Amazon.co.uk Review
Jamie Foxx's uncannily accurate performance isn't the only good thing about
Ray. Riding high on a wave of Oscar buzz, Foxx proved himself worthy of all the hype by portraying blind R&B legend Ray Charles in a warts-and-all performance that Charles approved shortly before his death in June 2004. Despite a few dramatic embellishments of actual incidents (such as the suggestion that the accidental drowning of Charles's younger brother caused all the inner demons that Charles would battle into adulthood), the film does a remarkable job of summarising Charles's strengths as a musical innovator and his weaknesses as a philandering heroin addict who recorded some of his best songs while flying high as a kite. Foxx seems to be channeling Charles himself, and as he did with the life of Ritchie Valens in
La Bamba, director Taylor Hackford gets most of the period details absolutely right as he chronicles Ray's rise from "chitlin circuit" performer in the early '50s to his much-deserved elevation to legendary status as one of the all-time great musicians. Foxx expertly lip-syncs to Ray Charles' classic recordings, but you could swear he's the real deal in a film that honors Ray Charles without sanitising his once-messy life. --
Jeff Shannon
Synopsis
Jamie Foxx stars in this biopic of legendary soul and R n' B singer Ray Charles. Skilfully edited and with a keen eye for period detail, the narrative weaves in and out of the past in an interlocking tapestry of the man's rise to fame in the 1950s and '60s.

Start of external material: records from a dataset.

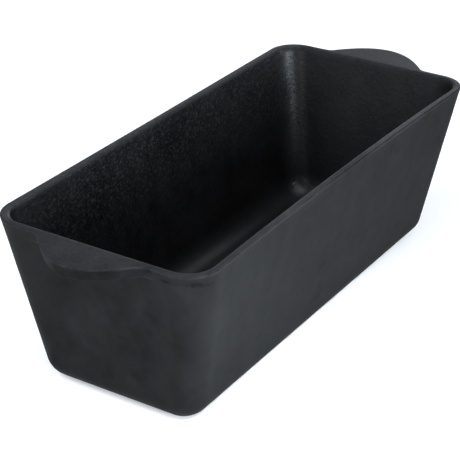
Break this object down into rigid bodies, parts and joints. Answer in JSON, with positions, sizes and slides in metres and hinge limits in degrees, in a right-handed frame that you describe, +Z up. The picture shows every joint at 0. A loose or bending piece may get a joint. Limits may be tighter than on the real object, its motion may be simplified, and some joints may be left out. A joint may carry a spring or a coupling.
{
  "type": "loaf dutch oven",
  "caption": "Deep rectangular cast-iron loaf pan with drafted walls, rounded corners and a half-moon handle lug at each short end; open on top.",
  "frame": {"origin": "middle of the underside, on the surface the pan stands on", "axes": "+X along the length towards the rear handle, +Y across the width, +Z up"},
  "size_m": [0.3404, 0.1302, 0.0987],
  "materials": {
    "seasoned_iron": "matte black seasoned sand casting, fine pebble grain, smoother outside"
  },
  "bodies": {
    "root": {"pan_body": "seasoned_iron", "front_handle": "seasoned_iron", "rear_handle": "seasoned_iron"}
  },
  "joints": []
}
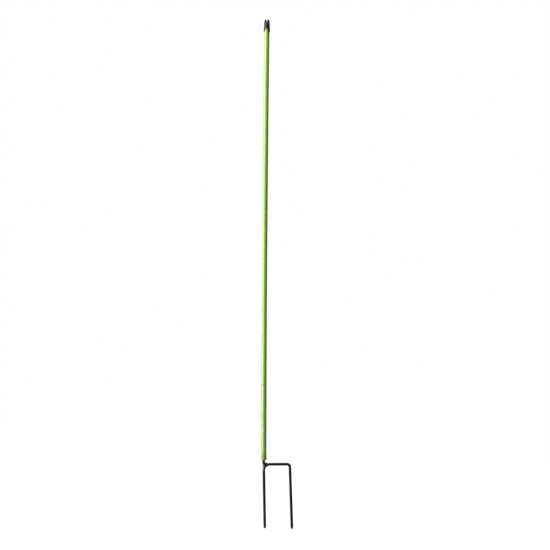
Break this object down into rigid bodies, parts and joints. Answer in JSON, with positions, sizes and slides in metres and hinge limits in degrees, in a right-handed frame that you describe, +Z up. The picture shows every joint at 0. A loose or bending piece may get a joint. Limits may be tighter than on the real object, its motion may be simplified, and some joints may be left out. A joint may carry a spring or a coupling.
{
  "type": "electric netting stake post",
  "caption": "Plastic netting post on a two-pronged steel foot with a tread bar, and a forked head clip that turns to take the net's top line.",
  "frame": {"origin": "on the post's axis at the ground line, level with the underside of the tread bar", "axes": "+Z up the post's axis, +X from the main prong towards the second prong, +Y away from the viewer, square to the fork's plane"},
  "size_m": [0.0833, 0.0156, 1.2781],
  "materials": {
    "lime_plastic": "satin extruded lime green with faint lines along the post",
    "lime_moulding": "satin moulded lime green",
    "black_steel": "semi-gloss black coating, scuffed at the tips",
    "weld_metal": "rippled weld under a thin black coating",
    "black_plastic": "fine-grained moulded black"
  },
  "bodies": {
    "post": {"post_tube": "lime_plastic", "foot_bush": "lime_moulding", "tang": "black_steel", "ground_fork": "black_steel", "weld_beads": "weld_metal"},
    "clip": {"head_clip": "black_plastic"}
  },
  "joints": [
    {"name": "clip_turn", "type": "hinge", "parent": "post", "child": "clip", "pos_m": [0, 0, 1.1045], "axis": [0, 0, 1], "continuous": true}
  ]
}
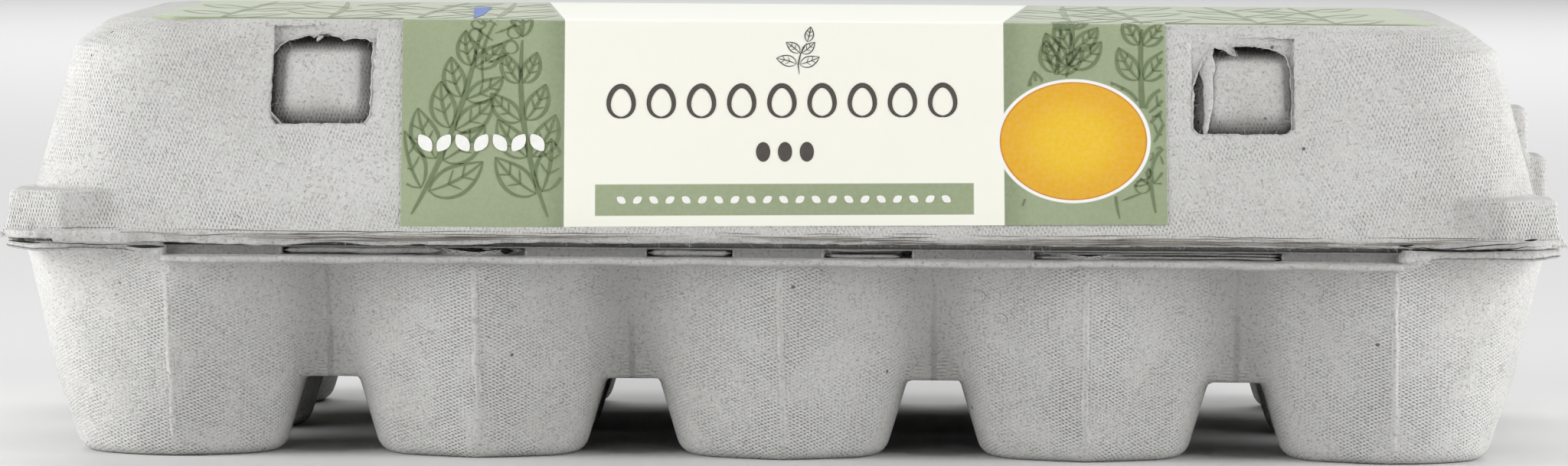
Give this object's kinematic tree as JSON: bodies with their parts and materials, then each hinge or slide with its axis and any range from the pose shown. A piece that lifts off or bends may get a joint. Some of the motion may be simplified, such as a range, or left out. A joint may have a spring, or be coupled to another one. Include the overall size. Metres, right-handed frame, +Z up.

Growing up poor, black, and blind in the rural south, Charles learns under the tutelage of his tough-love mother (Sharon Warren) to turn these handicaps into assets. With this training, Ray eventually plays his way into a major deal with Atlantic records and earns icon status as an American legend. Along the way, the high cost of fame leads him to engage in abusive relationships, manipulative behaviour, and struggles with drug and alcohol problems. This is a dynamite film for the music alone (Charles's actual recordings are used in the film), but Foxx's career-benchmark performance transcends RAY's biopic roots, turning this into a piercing, full-on character study: unflinching, sometimes harrowing, and ultimately deeply moving. The sheer joy of Charles's music comes alive in Foxx's movements, and his character matures convincingly and powerfully. A stellar supporting cast is on hand to back him up every step of the way, including Larenz Tate as producer Quincy Jones, and Kerry Washington as Ray's long-suffering wife, Regina.